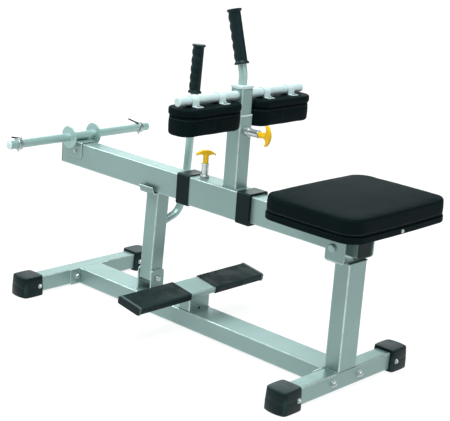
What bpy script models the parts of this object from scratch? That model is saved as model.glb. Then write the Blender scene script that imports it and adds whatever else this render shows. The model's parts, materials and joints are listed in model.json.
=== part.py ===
"""Seated calf raise machine, modelled at rest and at real size, in metres.

+X runs from the weight end to the seat end, +Y away from the side that is seen first, +Z up.
The origin is on the floor, under the middle of the machine's outline.
A user sits facing the weights, with the feet on the tilted bar and the thighs under the two pads.
"""

import math

import bmesh
import bpy
from mathutils import Matrix, Vector

SEAM = 0.0003  # gap between pieces that touch
WALL = 0.003  # wall of every frame tube
CORNER = 0.005  # outer corner radius of the rectangular tubes
PLATE = 0.005  # ears, bracket and flange plates

# Base: one long tube bolted between two cross stabilisers
SEAT_END_X = 0.5680  # middle of the seat-end stabiliser
GROUND_GAP = 0.008  # air under the base tubes
TUBE = 0.057  # side of the square posts and height of the stabilisers
BASE_WIDTH = 0.100
BASE_HEIGHT = 0.060
STABILISER_WIDTH = 0.055
STABILISER_SPACING = 1.197
STABILISER_LENGTH = 0.576
FLANGE_WIDTH = 0.184
FLANGE_RELIEF = 0.030  # opening in each flange, behind the stabiliser

# Rubber foot caps
FOOT_WIDTH = 0.0855
FOOT_LENGTH = 0.0905
FOOT_HEIGHT = 0.0745
FOOT_INNER_Y = 0.220  # where the cap starts on the stabiliser
FOOT_FIT = 0.0004

# Tilted footrest on its pedestal
FOOTREST_DISTANCE = 0.634  # from the seat-end stabiliser
FOOTREST_TOP = 0.147
FOOTREST_TILT = math.radians(9)
FOOTREST_WIDTH = 0.094
FOOTREST_THICKNESS = 0.020
FOOTREST_LENGTH = 0.590
FOOTREST_WALL = 0.0025
BOOT_WALL = 0.0028
BOOT_INNER_Y = 0.059  # half the bare middle of the footrest
PEDESTAL_LENGTH = 0.051
PEDESTAL_WIDTH = 0.096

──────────

**Short exercise:** Print back all the lines verbatim.

**Output for this exercise:**
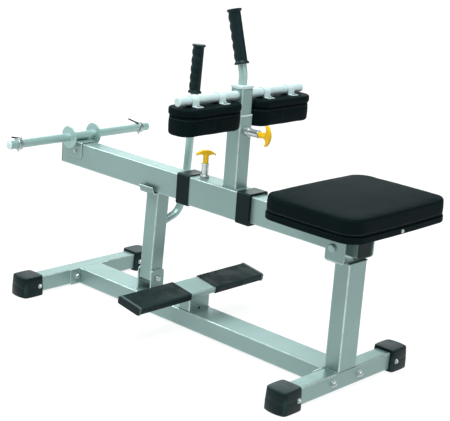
What bpy script models the parts of this object from scratch? That model is saved as model.glb. Then write the Blender scene script that imports it and adds whatever else this render shows. The model's parts, materials and joints are listed in model.json.
=== part.py ===
"""Seated calf raise machine, modelled at rest and at real size, in metres.

+X runs from the weight end to the seat end, +Y away from the side that is seen first, +Z up.
The origin is on the floor, under the middle of the machine's outline.
A user sits facing the weights, with the feet on the tilted bar and the thighs under the two pads.
"""

import math

import bmesh
import bpy
from mathutils import Matrix, Vector

SEAM = 0.0003  # gap between pieces that touch
WALL = 0.003  # wall of every frame tube
CORNER = 0.005  # outer corner radius of the rectangular tubes
PLATE = 0.005  # ears, bracket and flange plates

# Base: one long tube bolted between two cross stabilisers
SEAT_END_X = 0.5680  # middle of the seat-end stabiliser
GROUND_GAP = 0.008  # air under the base tubes
TUBE = 0.057  # side of the square posts and height of the stabilisers
BASE_WIDTH = 0.100
BASE_HEIGHT = 0.060
STABILISER_WIDTH = 0.055
STABILISER_SPACING = 1.197
STABILISER_LENGTH = 0.576
FLANGE_WIDTH = 0.184
FLANGE_RELIEF = 0.030  # opening in each flange, behind the stabiliser

# Rubber foot caps
FOOT_WIDTH = 0.0855
FOOT_LENGTH = 0.0905
FOOT_HEIGHT = 0.0745
FOOT_INNER_Y = 0.220  # where the cap starts on the stabiliser
FOOT_FIT = 0.0004

# Tilted footrest on its pedestal
FOOTREST_DISTANCE = 0.634  # from the seat-end stabiliser
FOOTREST_TOP = 0.147
FOOTREST_TILT = math.radians(9)
FOOTREST_WIDTH = 0.094
FOOTREST_THICKNESS = 0.020
FOOTREST_LENGTH = 0.590
FOOTREST_WALL = 0.0025
BOOT_WALL = 0.0028
BOOT_INNER_Y = 0.059  # half the bare middle of the footrest
PEDESTAL_LENGTH = 0.051
PEDESTAL_WIDTH = 0.096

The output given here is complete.